El gobierno de Trump continúa siendo caótico e impredecible, con una aglomeración tan frenética de hechos que cuesta trabajo discernir hilos conductores, objetivos claros o implicaciones para el futuro. Pero este episodio —en particular por la ruptura de su promesa electoral— y en general la actuación del presidente hasta este momento, llevarían a dos conclusiones. La primera es que quizá estemos viendo la aparición de grietas significativas en la alianza MAGA. Uno de los pilares de esta alianza es el principio de «America First» («América Primero»), que apuntala tanto acciones económicas (por ejemplo, la imposición de aranceles) como una política exterior basada en el aislacionismo, la eliminación de la ayuda externa, el rechazo a la postura de Washington como garante del orden mundial y protagonista de las guerras sin fin de las tres últimas décadas. Los proponentes de America First, incluidos el ideólogo Steve Bannon y el presentador Tucker Carlson, contrastan con los neocons y los halcones que dominaron la política exterior en los anteriores gobiernos republicanos. Bannon y la congresista republicana por Georgia, Marjorie Taylor Greene, han sido hasta ahora los más prominentes críticos del giro guerrerista de Trump, pero hay suficientes signos de descontento entre la base como para que el mandatario haya echado para atrás sus pronunciamientos sobre el cambio de régimen. Otra grieta tendría que ver con la legalidad del ataque a Irán, el cual no fue aprobado por el Congreso; de manera que podría haber violado la ley de War Powers («poderes de guerra») y la propia Constitución. Muchos demócratas han denunciado tal inconstitucionalidad, pero también, significativamente, varios republicanos, como los congresistas Massie y Davidson. El corolario sería que la incondicionalidad del apoyo a Trump entre su base tiene límites, y estas tensiones podrían exacerbarse si, por ejemplo, Israel continúa con su objetivo de defenestrar al gobierno iraní.
La segunda y más preocupante conclusión apuntaría a un giro global hacia la proliferación nuclear, algo inimaginable décadas atrás, cuando Estados Unidos usaba su poderío diplomático, económico y militar para convencer tanto a enemigos como aliados de renunciar a sus programas de armamento nuclear mediante promesas económicas o de defensa.
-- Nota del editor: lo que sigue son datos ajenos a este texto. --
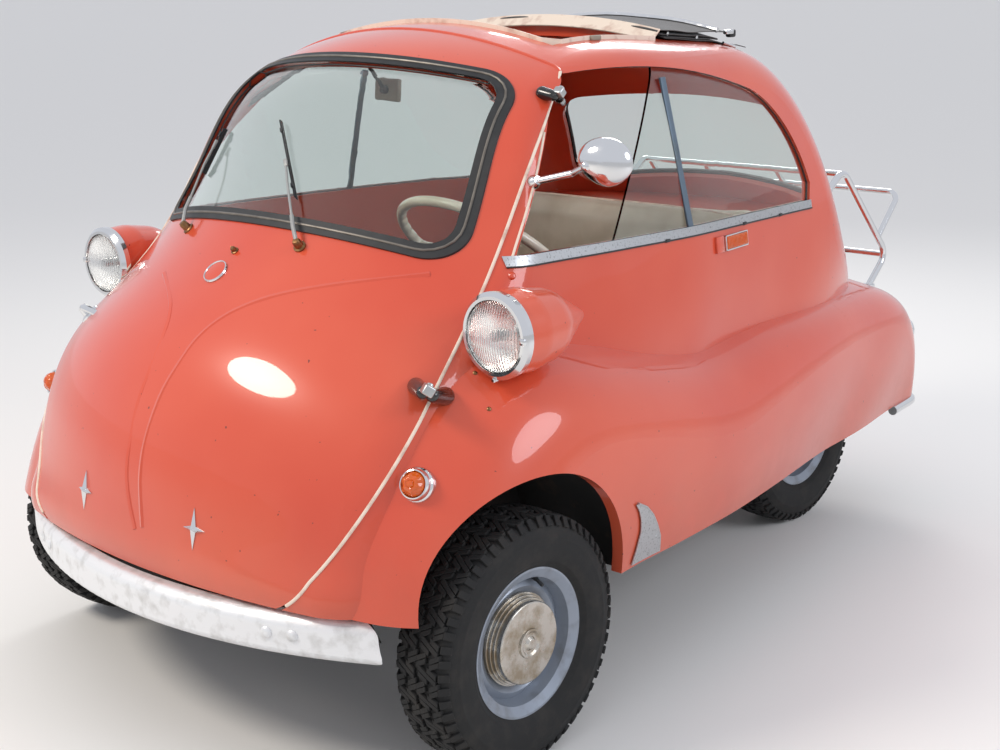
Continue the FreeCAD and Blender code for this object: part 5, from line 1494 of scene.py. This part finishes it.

El exsecretario de Estado Anthony Blinken ha contrastado el ataque de Trump a Irán con el acuerdo logrado por los países europeos y la administración de Obama en 2015; hizo notar que Irán, incentivado diplomática y económicamente, no desarrolló armas nucleares bajo ese tratado. El diplomático consideró que Trump estaba, de hecho, «tratando de apagar un fuego al que le echó gasolina» cuando rechazara unilateralmente aquel acuerdo.
En un importante artículo publicado en The Washington Post, los analistas Korda, Wolfsthal y Kristensen, de la Federación de Científicos Americanos, señalan dos razones por las cuales el bombardeo contra Irán podría resultar en otra carrera armamentista nuclear. La primera lección sería clara: el único modo de evitar un ataque es tener armas nucleares. No solamente Irán, sino adversarios regionales como Arabia Saudita o Turquía, que tienen la capacidad tecnológica y económica, podrían concluir que la mejor garantía de supervivencia está en obtener su propio arsenal nuclear. Un ejemplo evidente es Israel, que desarrolló su capacidad nuclear en secreto, bajo sanciones y con la oposición de la comunidad internacional; hasta el punto de que aún hoy Tel Aviv no reconoce públicamente que posee armas nucleares. Otra lección apuntaría a Ucrania, que renunció a sus armas nucleares tras una promesa de seguridad avalada por Estados Unidos. Vista la agresión por parte de Rusia y la tibieza del gobierno de Trump, es muy probable que países como Taiwán o Corea del Sur decidan que un arsenal nuclear es mejor garantía que las promesas de un gobierno norteamericano inclinado al aislacionismo. El mismo cálculo podría hacer Europa, donde Alemania y otras naciones como Polonia o Finlandia están preocupados por la hostilidad de Trump hacia la OTAN. El resultado sería una duplicación de los estados en posesión de armamento nuclear, con la consiguiente fragilidad de la paz mundial.
Una de las obsesiones del presidente Trump es ser reconocido como un pacificador, es decir, un negociador capaz como nadie de mediar en conflictos a nivel global y de traer una nueva Pax Americana. No es un secreto su obsesión por ganar el premio Nobel de la Paz; especialmente porque cree que le fue entregado a Obama sin merecerlo. (Para ser justos, Trump probablemente lo merecería por los Acuerdos de Abraham). Sería tan irónico como preocupante que parte de su legado fuera un mundo más inestable, con nuevos focos de conflicto nuclear.